Ethernet as a service is distinct from Ethernet as the basis for a multi-service metro infrastructure, and this distinction is important for ensuring that best-efforts consumer Internet services and high-bandwidth video services (especially video on demand) do not create resource competition and performance/stability problems. On the other hand, consumer services may create considerable metro network economies of scale that, if properly exploited, will lower the cost base for Ethernet services to business customers.

The best approach to providing Ethernet as a service is to plan to create multiple Ethernet overlays on a common optical (probably WDM/DWDM) layer to achieve the greatest economies in basic cost per bit. At the minimum, Ethernet services to businesses should be separated from consumer services, and many providers would further separate consumer Internet from IPTV and video on demand. Building multi-service Ethernet-based metro networks is covered in a separate tip, Using Ethernet as backbone transport .

An Ethernet services network must be designed and deployed in four logical layers:

  1. Access -- which provides not only for Ethernet access but if necessary also for Ethernet-over-DSL or Ethernet-over-SONET for small and large sites, respectively. Access strategies that cover the range of business locations expected in a service geography are important for ensuring that multipoint Ethernet services can be deployed to the full site population of target customers to improve the customer benefit case.

  2. Aggregation -- which concentrates traffic onto the metro core network for transport to points where Ethernet service switching can be performed economically.

  3. Switching/Service -- which provides the actual multipoint Ethernet service capabilities and also metro transport of traffic.

  4. Interconnect -- to allow for connection between sites in different metro areas, using Ethernet/fiber, IP/MPLS or SONET trunks.

The access layer of an Ethernet services network would consist of direct Ethernet connections (usually GigE) to larger customer sites, and connection to both the DSL and SONET networks to obtain connection to small sites or to very large sites that have multi-service SONET access. Care should be taken in designing the Ethernet component of this network to ensure adequate levels of redundancy; it is difficult to provide full redundancy in the access layer without increasing costs considerably, which will reduce both profit and service acceptance rates.

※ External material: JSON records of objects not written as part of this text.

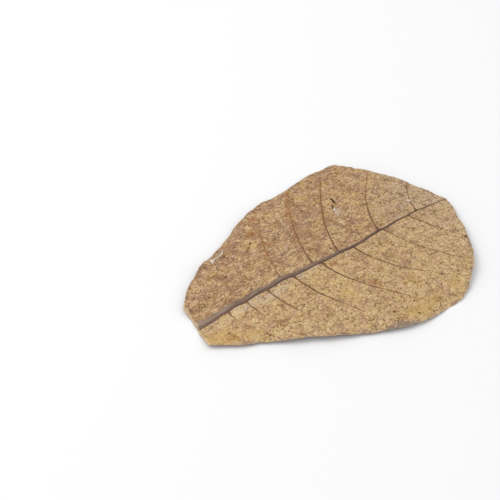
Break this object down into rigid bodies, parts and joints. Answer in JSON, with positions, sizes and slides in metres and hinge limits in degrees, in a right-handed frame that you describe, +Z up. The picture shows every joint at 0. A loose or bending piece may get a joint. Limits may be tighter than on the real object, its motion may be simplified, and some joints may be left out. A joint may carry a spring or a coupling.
{
  "type": "indian almond leaf",
  "caption": "Dried indian almond leaf, obovate, trimmed straight across its base and lying with its ribbed underside up, with a raised midrib and side veins.",
  "frame": {"origin": "the middle of the leaf's box in plan, on the surface that it lies on", "axes": "+X from the cut base to the tip, +Y towards the far half, left of the midrib seen from base to tip, and +Z up out of the ribbed underside"},
  "size_m": [0.1724, 0.1272, 0.0101],
  "materials": {
    "dry_leaf": "matt"
  },
  "bodies": {
    "root": {"leaf": "dry_leaf"}
  },
  "joints": []
}
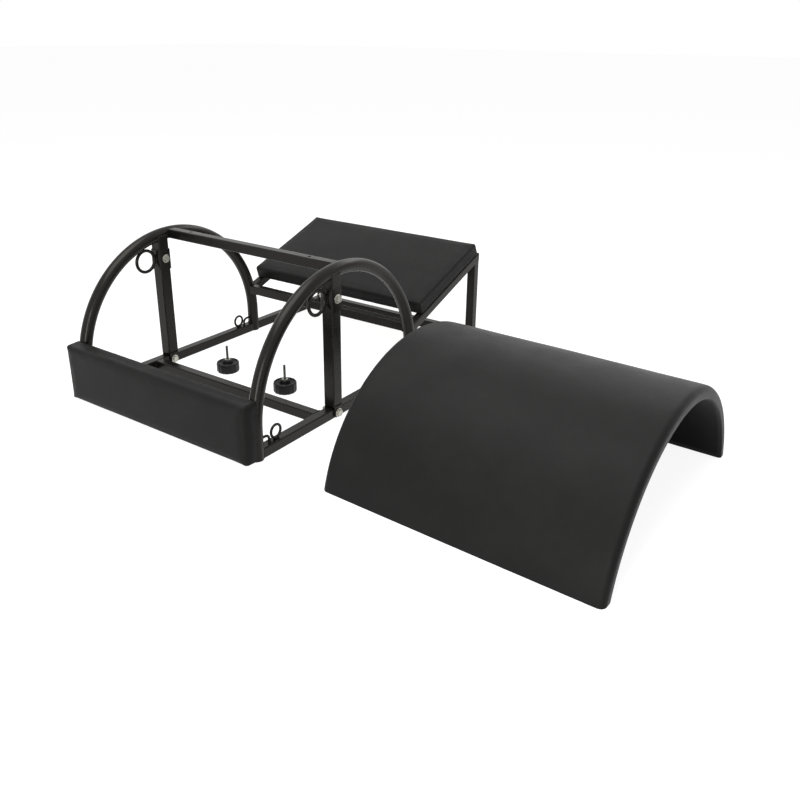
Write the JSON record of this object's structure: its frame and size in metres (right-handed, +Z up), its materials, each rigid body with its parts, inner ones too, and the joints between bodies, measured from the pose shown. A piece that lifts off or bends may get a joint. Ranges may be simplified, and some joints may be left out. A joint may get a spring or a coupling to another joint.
{
  "type": "spine corrector",
  "caption": "Low steel exercise frame with two hoops, a padded footboard, a sloping padded seat, an arched barrel pad laid beside it and its hand knobs.",
  "frame": {"origin": "middle of the whole footprint on the floor, with the barrel pad laid beside the frame", "axes": "+X along the crossbar from the frame towards the barrel pad, +Y from the footboard back to the seat, +Z up"},
  "size_m": [1.2894, 0.8784, 0.338],
  "materials": {
    "black_powder_coat": "satin black powder coat",
    "black_vinyl": "satin grained vinyl",
    "plywood": "raw plywood",
    "lining": "black lining cloth",
    "zinc": "pale yellow passivated zinc plate",
    "black_plastic": "black moulded plastic"
  },
  "bodies": {
    "frame": {"rail_left": "black_powder_coat", "rail_right": "black_powder_coat", "rear_rail_left": "black_powder_coat", "rear_rail_right": "black_powder_coat", "mid_cross_tube": "black_powder_coat", "rear_cross_tube": "black_powder_coat", "front_cross_tube": "black_powder_coat", "hoop_left": "black_powder_coat", "hoop_right": "black_powder_coat", "crossbar": "black_powder_coat", "post_left": "black_powder_coat", "post_right": "black_powder_coat", "post_bracket_left": "black_powder_coat", "post_bracket_right": "black_powder_coat", "top_ring_left": "black_powder_coat", "top_ring_right": "black_powder_coat", "seat_front_bar": "black_powder_coat", "seat_side_bar_left": "black_powder_coat", "seat_side_bar_right": "black_powder_coat", "seat_leg_left": "black_powder_coat", "seat_leg_right": "black_powder_coat", "eyelet_front_left": "black_powder_coat", "foot_ring_front_left": "black_powder_coat", "eyelet_front_right": "black_powder_coat", "foot_ring_front_right": "black_powder_coat", "eyelet_rear_left": "black_powder_coat", "foot_ring_rear_left": "black_powder_coat", "eyelet_rear_right": "black_powder_coat", "foot_ring_rear_right": "black_powder_coat", "lower_bolt_left": "zinc", "lower_bolt_right": "zinc", "lower_nut_left": "zinc", "lower_nut_right": "zinc", "upper_bolt_left": "zinc", "upper_bolt_right": "zinc", "upper_nut_left": "zinc", "upper_nut_right": "zinc", "footboard_screw_1": "zinc", "footboard_screw_2": "zinc", "footboard_screw_3": "zinc", "footboard_screw_4": "zinc", "seat_screw_1": "zinc", "seat_screw_2": "zinc", "seat_screw_3": "zinc", "seat_screw_4": "zinc", "footboard_pad": "black_vinyl", "footboard_board": "plywood", "seat_pad": "black_vinyl", "seat_board": "plywood"},
    "barrel": {"barrel_pad": "black_vinyl", "barrel_board": "plywood", "barrel_lining": "lining", "threaded_insert_left": "zinc", "threaded_insert_right": "zinc"},
    "knob_washer_left": {"knob_washer_left": "zinc"},
    "knob_left": {"knob_left": "black_plastic", "knob_stud_left": "zinc"},
    "knob_washer_right": {"knob_washer_right": "zinc"},
    "knob_right": {"knob_right": "black_plastic", "knob_stud_right": "zinc"}
  },
  "joints": [
    {"name": "barrel_lift", "type": "slide", "parent": "frame", "child": "barrel", "axis": [0, 0, 1], "range_m": [0, 0.35]},
    {"name": "knob_lift_left", "type": "slide", "parent": "frame", "child": "knob_washer_left", "axis": [0, 0, 1], "range_m": [0, 0.12]},
    {"name": "knob_turn_left", "type": "hinge", "parent": "knob_washer_left", "child": "knob_left", "pos_m": [-0.45623, -0.12082, 0], "axis": [0, 0, 1], "continuous": true},
    {"name": "knob_lift_right", "type": "slide", "parent": "frame", "child": "knob_washer_right", "axis": [0, 0, 1], "range_m": [0, 0.12]},
    {"name": "knob_turn_right", "type": "hinge", "parent": "knob_washer_right", "child": "knob_right", "pos_m": [-0.26423, -0.12832, 0], "axis": [0, 0, 1], "continuous": true}
  ]
}
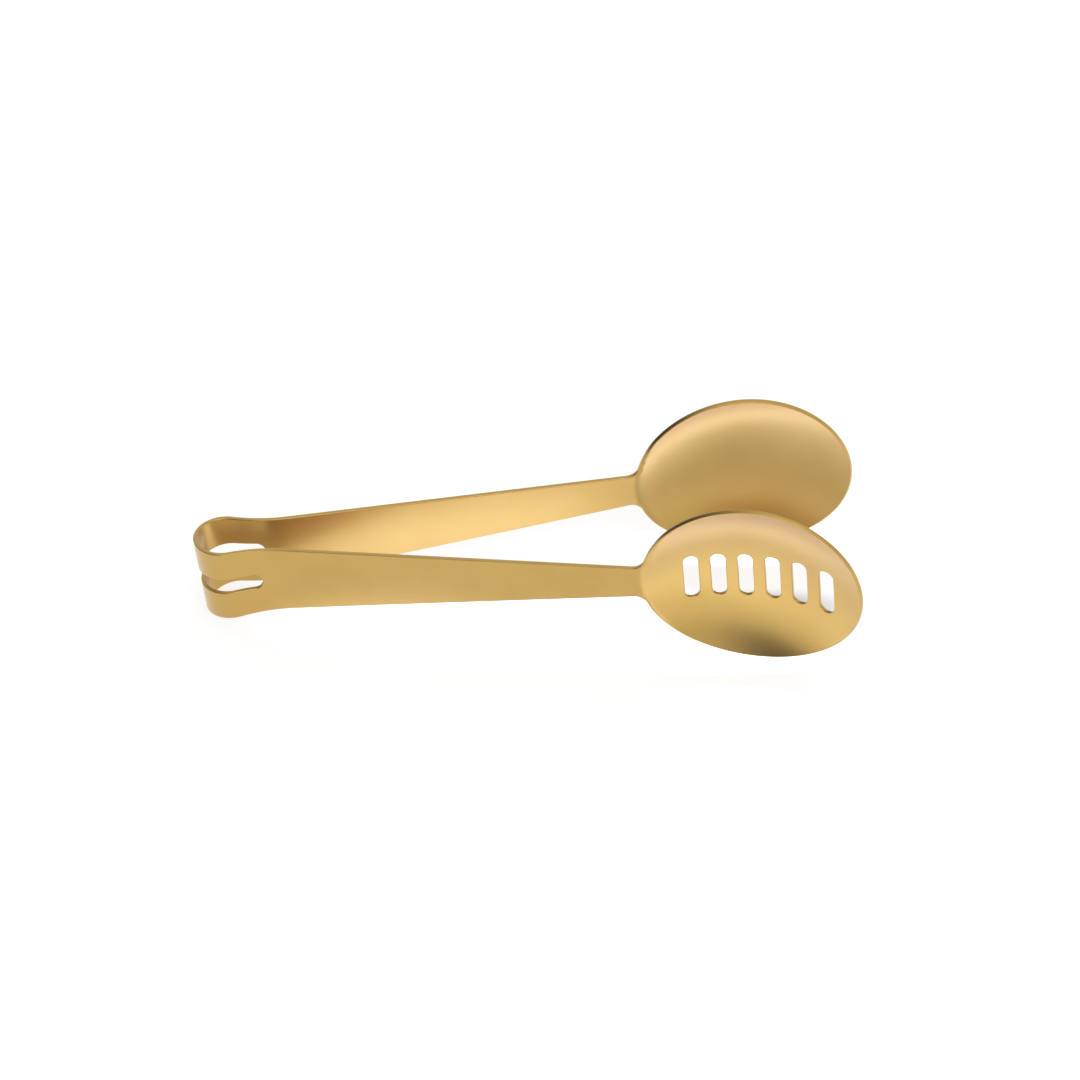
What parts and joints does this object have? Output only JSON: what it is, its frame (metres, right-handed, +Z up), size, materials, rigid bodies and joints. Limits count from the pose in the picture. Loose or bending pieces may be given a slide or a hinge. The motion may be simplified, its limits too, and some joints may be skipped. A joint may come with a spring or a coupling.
{
  "type": "tea bag tongs",
  "caption": "Sprung tongs folded from one strip of gold-coloured sheet steel, with a slotted bow, flat tapering arms and two alike dished bowls that nest when squeezed, the front one pierced to drain.",
  "frame": {"origin": "on the surface that the tongs stand on, under the middle of their length and the middle of their width across both bowls", "axes": "+X from the bow towards the bowls, +Y from the front (slotted) arm to the rear (plain) arm, +Z up"},
  "size_m": [0.1524, 0.0544, 0.0436],
  "materials": {
    "gold_steel": "satin stainless steel with a gold-coloured vapour-deposited coating"
  },
  "bodies": {
    "bow": {"upper_spring_band": "gold_steel", "lower_spring_band": "gold_steel"},
    "front_arm": {"front_arm": "gold_steel", "slotted_bowl": "gold_steel"},
    "rear_arm": {"rear_arm": "gold_steel", "plain_bowl": "gold_steel"}
  },
  "joints": [
    {"name": "front_squeeze", "type": "hinge", "parent": "bow", "child": "front_arm", "pos_m": [-0.06833, 0.00224, 0.01061], "axis": [-0.093, 0, 0.9957], "range_deg": [0, 8.7], "stiffness_Nm_per_rad": 5, "deforming": ["upper_spring_band", "lower_spring_band"]},
    {"name": "rear_squeeze", "type": "hinge", "parent": "bow", "child": "rear_arm", "pos_m": [-0.06833, 0.00224, 0.01061], "axis": [-0.093, 0, 0.9957], "range_deg": [-8.7, 0], "stiffness_Nm_per_rad": 5}
  ],
  "couplings": [
    {"joint": "rear_squeeze", "follows": "front_squeeze", "ratio": -1}
  ]
}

The purpose of aggregation is to combine traffic from multiple sources to the point where it is economical to transport it. For this reason, the aggregation layer of the network must be highly redundant in order to prevent single outages from affecting large numbers of customers. This can be achieved at the Ethernet level through enhanced topology management (RSTP, MSTP) and through the IEEE 802.3ad link aggregation protocol for distributing traffic on multiple trunks. Packet-over-SONET or resilient packet ring may also be effective in some applications, though generally more costly.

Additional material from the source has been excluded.